Remarks at the 2018 Safe Ireland Summit | Dublin, Ireland
I have been asked to tell you about the findings from my research identifying the core components of a safer, more equitable, and caring world—especially one where women and children are finally safe—a goal that is very close to my heart. In doing so, I will place violence against women and children in its larger social and historical context, and, most importantly, explore with you how to bring about fundamental change—not only in the prevailing worldview, but in our lives and our world.
So, I am going to share a great deal of information with you. But first, I want to tell you a little about myself, because my work, and the passion I have for it, are deeply rooted in my early life as a child refugee with my parents from Vienna after the Nazis took over my native Austria.
Questions from my Childhood
We only escaped from the Holocaust by a hair’s breadth. Shortly after that takeover, on Krystal night—so-called because of all the glass shattered in Jewish homes, businesses, and synagogues—that night of the first official terrorism against Jews, a gang of Austrian and German Nazis broke into our home, and I watched in horror as they dragged my father away.
That night I saw cruelty and violence, but I also saw something else that profoundly impacted me, what I call spiritual courage. My mother displayed that spiritual courage, the courage to stand up against injustice out of love. She recognized one of the Nazis as an Austrian who had been an errand boy for the family business and confronted him angrily, asking, “How could you do this to a man who has been so kind to you?” Now, she could have been killed; many Jews were killed that night. But by a miracle, she wasn’t. And by another miracle, she obtained my father’s release that night—of course, money passed hands. A short time later, in the middle of the night only with what we could carry, my parents and I left Vienna.
Because they had been able to purchase exit visas and also entry permits to Cuba—one of only two nations that let in Jews fleeing the Nazis at that time—I grew up in the industrial slums of Habana, because the Nazis ‘confiscated’ (official word for armed robbery) everything my parents owned. And there, I experienced and observed dire poverty until my parents were able to get back on their feet again.
All these experiences—and yes, they were traumatic—led me to questions, questions many of you have probably asked at some point in your lives, like, “Why—when we humans have such an enormous capacity for consciousness, caring, and creativity—has there been so much insensitivity, cruelty, and destructiveness? Is it inevitable, or are there alternatives?
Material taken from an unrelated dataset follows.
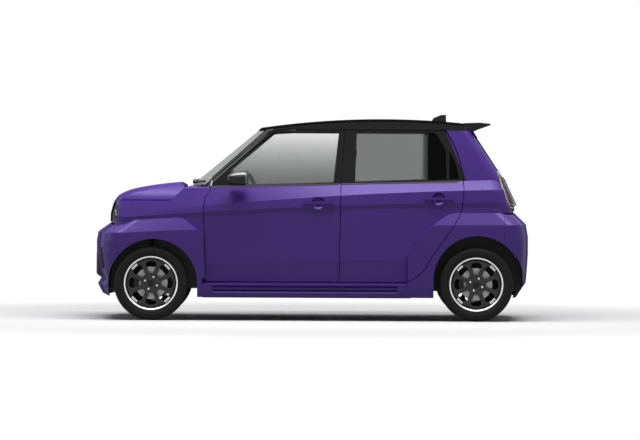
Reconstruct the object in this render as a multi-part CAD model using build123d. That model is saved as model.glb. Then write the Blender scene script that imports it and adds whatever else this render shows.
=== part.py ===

And if so, what are these?”
These were the questions that many years later animated my research, writing, and activism.
A Second Turning Point
But before then, there was for me another pivotal experience that was in the late 1960s, when I suddenly woke up—along with thousands of other women in the West—to realize that as much as having been born Jewish almost cost me my life, having been born female also profoundly impacted my life, my life options, and even how I saw myself.
So, I threw myself into the then just emerging women’s liberation movement, the second wave of feminism, which, along with the backlash against equality for women, became trivialized as “women’s lib.” Even to this day, many people who consider themselves progressive regard traditions of violence and abuse of women as “just women’s issues”—a truly peculiar situation since women are half of humanity, and, in fact, women and children together constitute the vast majority of humanity.
Now the good news is that a substantial number of us are beginning to wake up from what I have called the domination trance, a trance perpetuated by all our institutions, our systems of belief, both our popular and scientific narratives, and even our language, so we are just beginning to see something that, once articulated, may seem obvious: that how a society constructs the roles and relations of the two basic forms of our species—male and female—as well as how it constructs early childhood relations, are actually fundamental social issues that directly impact whether all our social institutions—from the family, education, and religion to politics and economics—are equitable or inequitable, authoritarian or democratic, violent or nonviolent.
 A New Perspective
This was a central finding from my multidisciplinary, cross-cultural research, which differs from conventional studies. Often aptly called the study of man, it draws from a database that includes the whole of humanity, both its male and female halves. It also differs from most sociological studies, which pay scant attention to family and other intimate relations. This database includes the whole of our lives, not only the so-called public sphere of politics, economics, and religion but where we all live—our family and other intimate relations. And rather than the siloed approach of conventional historical studies, it takes into account the whole of our history, including the long span of thousands of years of prehistory.
If we only look at part of a picture, of course, we cannot see all its parts, much less how these parts relate to one another. So, looking at human societies across time and space using this larger database makes it possible to see patterns, configurations that, yes, answered the questions of my childhood.
You can not see these configurations by looking at society through the lenses of our conventional social categories: right vs. left, religious vs. secular, East vs. West, North vs. South, capitalist vs. socialist, technologically developed or undeveloped, and so on. First of all, each of these old categories only look at a particular aspect of a society, like location, economics, or ideology, but also—and this fundamental—none of them tell us how a society structures our foundational gender and parent-child relations, even though we know from both psychology and neuroscience that the nature of these relations—which children experience and observe in their early formative years—impacts nothing less than how our brains develop, and hence how we think, feel, and act.
Moreover, if you think about it, societies in all these familiar categories have been oppressive and violent, as I will shortly illustrate.
It’s only by leaving these old categories behind that we see that cross-culturally and historically there are two underlying social configurations: the Domination System and the Partnership System.
And once we understand these two social configurations, we can answer the critical question of what kind of society we need to support our enormous human capacities for consciousness, caring, and creativity, rather than—because we obviously also have these—our capacities for insensitivity, violence, and destructiveness.
Domination Systems and Partnership Systems
No society is a pure domination or partnership system; it’s a partnership-domination continuum. But I want to briefly give you some examples of contemporary societies that are close to the domination end of the social scale.
These are very different societies if we only look at them through the lenses of conventional social categories: Hitler’s Nazi Germany, a rightist Western secular society; Kim Jong-un’s North Korea, a leftist Eastern secular society; the Taliban of Afghanistan, an Eastern religious society; the would-be theocratic regimes of Western religious fundamentalists.